Over-indexing degrades write performance and increases storage costs. Each secondary index must be updated on every write. In document databases, indexes on array fields can explode in size. Only create indexes that directly support your query patterns, and regularly audit index usage.
Embedding vs. referencing trade-offs in document databases require careful consideration. Embedding related data in a single document enables atomic updates and fast reads but causes data duplication and large document sizes. Referencing normalizes data but requires multiple queries. Embed data that is always accessed together and has a one-to-few relationship. Reference data that is shared across many documents or has unbounded growth.
Network partition handling becomes critical in distributed deployments. During partitions, databases must choose between availability and consistency. Test your application's behavior during network failures. Implement circuit breakers, timeouts, and fallback strategies. Monitor partition detection and recovery metrics.

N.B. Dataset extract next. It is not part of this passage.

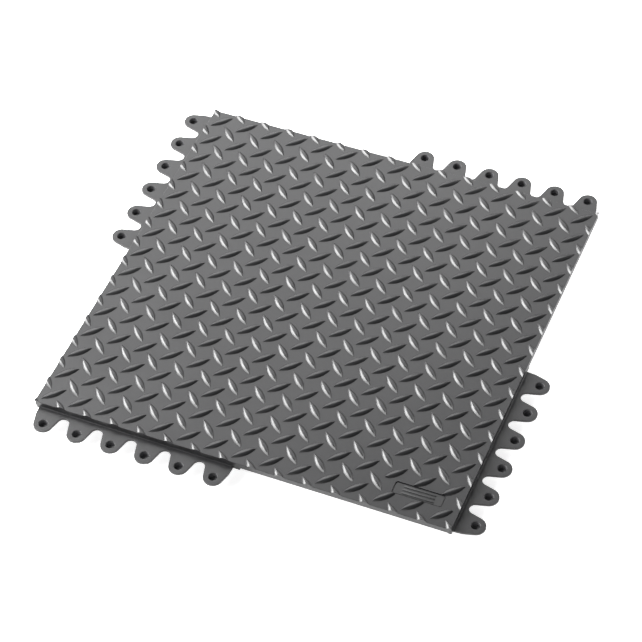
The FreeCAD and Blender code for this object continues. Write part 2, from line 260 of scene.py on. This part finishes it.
def rimEdges(bm, level):  # the edges round the flat face at a level
    return [e for e in bm.edges if all(abs(v.co.z - level) < 0.1 * tiny for v in e.verts)
            and len({round(f.normal.z) for f in e.link_faces}) > 1]


def makeDeck(finish):
    bm = block(deckLow, deckHigh, finish["cornerRadius"])
    bm.normal_update()
    bmesh.ops.bevel(bm, geom=rimEdges(bm, deckTop) + rimEdges(bm, deckBottom),
                    offset=finish["edgeRadius"], offset_type="OFFSET", segments=finish["edgeSteps"],
                    profile=0.5, affect="EDGES", material=-1)
    margin = finish["labelMargin"]
    low = (labelLow[0] - margin, labelLow[1] - margin, labelLow[2])
    high = (labelHigh[0] + margin, labelHigh[1] + margin, deckTop + finish["cutterRise"])
    recess = templateMesh(block(low, high, finish["recessRadius"]), "cutter")
    cutter = bpy.data.objects.new("cutter", recess)
    bpy.context.scene.collection.objects.link(cutter)
    blank = bpy.data.objects.new("blank", templateMesh(bm, "blank"))
    bpy.context.scene.collection.objects.link(blank)
    cut = blank.modifiers.new("recess", "BOOLEAN")
    cut.operation = "DIFFERENCE"
    cut.solver = "EXACT"
    cut.object = cutter
    graph = bpy.context.evaluated_depsgraph_get()
    result = bpy.data.meshes.new_from_object(blank.evaluated_get(graph))
    bpy.data.objects.remove(blank)
    bpy.data.objects.remove(cutter)
    bm = bmesh.new()
    bm.from_mesh(result)
    return finishPiece(bm, "deck", deckRubber, ["deck_sheet"], weighted=True)


makeDeck(deckFinish)
print("deck made")


tread = {
    "step": 30.48 * mm,
    "perSide": 15,
    "length": 28.0 * mm,
    "width": 8.1 * mm,
    "flank": 2.9 * mm,      # how far in from the foot the side reaches the crown
    "swell": 1.45,          # 1 is a straight side, more is a rounder one
    "sunk": 0.2 * mm,       # how far the skirt reaches into the deck
    "labelMargin": 0.6 * mm,
    "alongSteps": 10,
    "acrossSteps": 8,
    "sharpAngle": 50,
}


def ridgeHeight(distance, settings):  # 0 at the foot, 1 on the crown
    share = min(1, distance / settings["flank"])
    return 1 - (1 - share) ** settings["swell"]


def makeTreadTemplate(settings):  # one pointed ridge along X, its foot at level 0
    bm = bmesh.new()
    bmesh.ops.create_grid(bm, x_segments=settings["alongSteps"], y_segments=settings["acrossSteps"],
                          size=1)
    height = crestTop - deckTop
    for vert in bm.verts:
        u = math.sin(vert.co.x * math.pi / 2)
        v = math.sin(vert.co.y * math.pi / 2)
        halfWidth = (1 - u * u) * settings["width"] / 2
        vert.co = (u * settings["length"] / 2, v * halfWidth,
                   height * ridgeHeight((1 - abs(v)) * halfWidth, settings))
    bmesh.ops.remove_doubles(bm, verts=bm.verts, dist=tiny)
    rim = [e for e in bm.edges if e.is_boundary]
    skirt = bmesh.ops.extrude_edge_only(bm, edges=rim)
    lowered = [g for g in skirt["geom"] if isinstance(g, bmesh.types.BMVert)]
    bmesh.ops.translate(bm, verts=lowered, vec=(0, 0, -settings["sunk"]))
    bmesh.ops.holes_fill(bm, edges=[e for e in bm.edges if e.is_boundary], sides=0)
    bmesh.ops.recalc_face_normals(bm, faces=bm.faces)
    return templateMesh(bm, "treadTemplate")


def slicePiece(bm, point, normal):  # takes off what lies past a plane and closes the cut
    parts = bm.verts[:] + bm.edges[:] + bm.faces[:]
    bmesh.ops.bisect_plane(bm, geom=parts, dist=tiny, plane_co=point, plane_no=normal, clear_outer=True)
    bmesh.ops.holes_fill(bm, edges=[e for e in bm.edges if e.is_boundary], sides=0)


def makeTreadField(name, node, angle, columns, rows, template, settings):
    field = bmesh.new()
    margin = settings["labelMargin"] + deckFinish["labelMargin"]
    lowX, highX = labelLow[0] - margin, labelHigh[0] + margin
    lowY, highY = labelLow[1] - margin, labelHigh[1] + margin
    reach = settings["length"] * math.cos(math.pi / 4) / 2
    for column in columns:
        for row in rows:
            x, y = column * settings["step"], row * settings["step"]
            if lowX < x < highX and lowY < y < highY:
                continue
            planes = [((side * deckHalf, 0, 0), (side, 0, 0)) for side in (-1, 1)
                      if abs(x + side * reach) > deckHalf and side * x > 0]
            planes += [((0, side * deckHalf, 0), (0, side, 0)) for side in (-1, 1)
                       if abs(y + side * reach) > deckHalf and side * y > 0]
            if lowX < x + reach and x - reach < highX and lowY < y + reach and y - reach < highY:
                if y > highY:
                    planes.append(((0, highY, 0), (0, -1, 0)))
                elif y < lowY:
                    planes.append(((0, lowY, 0), (0, 1, 0)))
            place = Matrix.Translation((x, y, deckTop)) @ Matrix.Rotation(math.radians(angle), 4, "Z")
            if not planes:
                addCopy(field, template, place)
                continue
            one = bmesh.new()
            addCopy(one, template, place)
            for point, normal in planes:
                slicePiece(one, point, normal)
            mesh = templateMesh(one, "cutTread")
            field.from_mesh(mesh)
            bpy.data.meshes.remove(mesh)
    return finishPiece(field, name, deckRubber, [node], settings["sharpAngle"])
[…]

Backup and recovery strategies often receive insufficient attention until data loss occurs. Point-in-time recovery requires continuous backup of transaction logs. Cross-region replication introduces latency and costs. Test recovery procedures regularly and measure RTO and RPO against business requirements.
Best Practices for Production Deployments
Implement comprehensive monitoring that tracks both database metrics and application-level indicators. Monitor query latency at percentiles (p50, p95, p99), not just averages. Track connection pool utilization, cache hit rates, replication lag, and disk I/O. Set up alerts for anomalies before they impact users.

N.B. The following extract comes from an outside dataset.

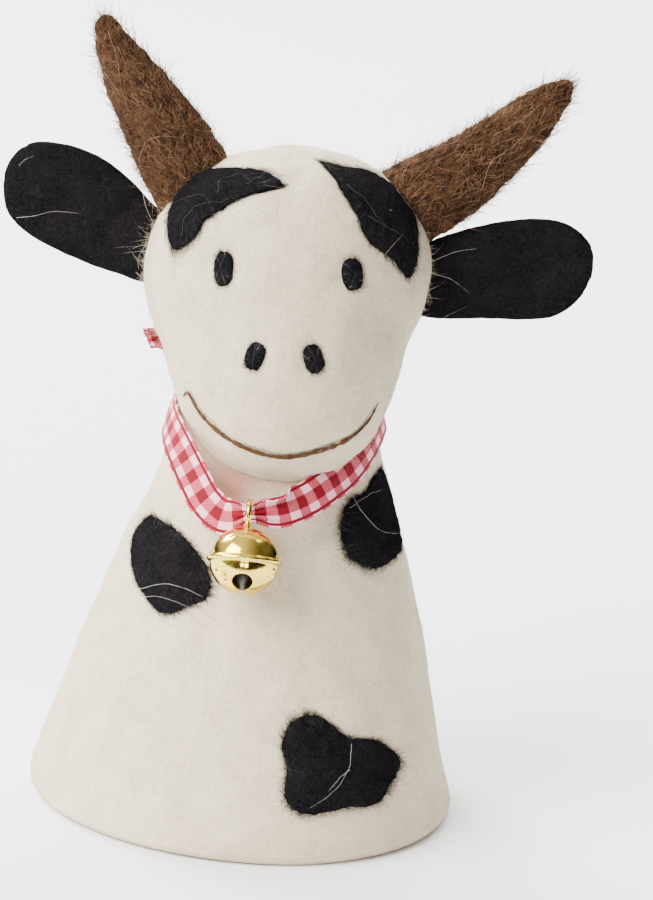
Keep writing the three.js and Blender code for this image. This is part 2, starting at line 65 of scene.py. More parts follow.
AIM = np.array([0.008279, 0.000038, 0.064314])  # metres, the point in the middle of the picture
DISTANCE = 0.7
ELEVATION, ROLL = math.radians(14.7433), math.radians(5.0834)
FOCAL_MM, SENSOR_MM = 160.194, 36.0


def camera_axes(elevation, roll):
    """Right, up and back directions: level ones tipped down by the elevation, then turned by the roll."""
    level_right = np.array([1.0, 0, 0])
    level_up = np.array([0, math.sin(elevation), math.cos(elevation)])
    back = np.array([0, -math.cos(elevation), math.sin(elevation)])
    right = level_right * math.cos(roll) + level_up * math.sin(roll)
    up = level_up * math.cos(roll) - level_right * math.sin(roll)
    return right, up, back


lens = bpy.data.cameras.new("camera")
lens.lens, lens.sensor_width, lens.sensor_fit, lens.clip_start = FOCAL_MM, SENSOR_MM, "AUTO", 0.01
axes = camera_axes(ELEVATION, ROLL)
eye = AIM + DISTANCE * axes[2]
bpy.context.scene.camera = stood("camera", lens, axes, eye)
print("camera stands at", eye.round(3))

# %% [markdown]
# ## Tables and smooth reading
# A maker would note sizes as short tables. Two readers turn them into smooth curves: one reads a
# two-column table, the other draws a line through points. All sizes here are millimetres in the
# maker's frame, with the cone's foot at the origin, and are shifted to metres when a mesh is made.

# %% Smooth readers
SHIFT = np.array([-1.8, 0.0377, 0.0])  # from the maker's frame to the part's frame, millimetres
UP = np.array([0.0, 0.0, 1.0])


def read_table(table, at):
    """Cubic through the rows of (place, value). The slope at a row is that of the line between its
    two neighbours."""
    x, y = np.asarray(table, float).T
    slope = np.concatenate([[(y[1] - y[0]) / (x[1] - x[0])], (y[2:] - y[:-2]) / (x[2:] - x[:-2]),
                            [(y[-1] - y[-2]) / (x[-1] - x[-2])]])
    k = np.clip(np.searchsorted(x, at) - 1, 0, len(x) - 2)
    span = x[k + 1] - x[k]
    s = np.clip((at - x[k]) / span, 0, 1)
    rise = slope[k] * span * s * (1 - s) ** 2 + slope[k + 1] * span * s * s * (s - 1)
    return y[k] * (1 + 2 * s) * (1 - s) ** 2 + y[k + 1] * s * s * (3 - 2 * s) + rise


def read_even(values, share):
    """The same for values that stand at equal steps from 0 to 1."""
    return read_table(np.stack([np.linspace(0, 1, len(values)), values], -1), share)


def smooth_line(points, at, closed=False):
    """Line through all the points. Between two of them it is a cubic whose end directions come from
    four neighbours, weighted by the square roots of their distances. at runs 0 to 1, equal steps a point."""
    p = np.asarray(points, float)
    if closed:
        ends, spans = np.concatenate([p[-1:], p, p[:2]]), len(p)
    else:
        ends, spans = np.concatenate([2 * p[:1] - p[1:2], p, 2 * p[-1:] - p[-2:-1]]), len(p) - 1
    place = np.clip(np.asarray(at) * spans, 0, spans - 1e-9)
    k = place.astype(int)
    w = (place - k)[..., None]
    near = [ends[k + i] for i in range(4)]
    step = [b - a for a, b in zip(near, near[1:])]
    d = [np.sqrt(np.linalg.norm(one, axis=-1, keepdims=True)) for one in step]
    p1, p2 = near[1:3]
    leave = (step[0] / d[0] - (p2 - near[0]) / (d[0] + d[1]) + step[1] / d[1]) * d[1]
    arrive = (step[1] / d[1] - (near[3] - p1) / (d[1] + d[2]) + step[2] / d[2]) * d[1]
    square, cube = 3 * step[1] - 2 * leave - arrive, 2 * (p1 - p2) + leave + arrive
    return p1 + leave * w + square * w**2 + cube * w**3


def unit(v):
    """The same directions, one long."""
    return v / np.linalg.norm(v, axis=-1, keepdims=True)


def turned(reach, angle, height):
    """Places at a reach and an angle round the upright line through zero. Angle zero is in front."""
    return np.stack(np.broadcast_arrays(reach * np.sin(angle), -reach * np.cos(angle), height), -1)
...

Design for failure by assuming nodes will crash, networks will partition, and disks will fail. Use replication factors of at least 3 for critical data. Implement retry logic with exponential backoff and jitter. Design idempotent operations so retries don't cause duplicate effects.

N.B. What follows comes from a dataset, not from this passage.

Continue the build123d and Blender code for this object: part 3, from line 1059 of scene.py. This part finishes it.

Optimize data models iteratively based on production access patterns. Start with a normalized design, then denormalize based on measured performance bottlenecks. Use query profiling tools to identify slow queries. Analyze index usage and remove unused indexes.
Implement proper connection pooling to avoid overwhelming the database with connections. Size pools based on your concurrency requirements and database connection limits. Use connection health checks to detect and remove stale connections.
Plan for data growth by implementing data lifecycle policies. Archive or delete old data that is rarely accessed. Use tiered storage to move cold data to cheaper storage classes. Implement data retention policies that comply with regulations.
Test at scale before production deployment. Use realistic data volumes and access patterns in staging environments. Perform load testing to identify bottlenecks. Test failure scenarios including node failures, network partitions, and disaster recovery.
Document your architecture decisions including why you chose specific databases, how data is partitioned, and what consistency guarantees exist. This documentation is critical when debugging production issues or onboarding new team members.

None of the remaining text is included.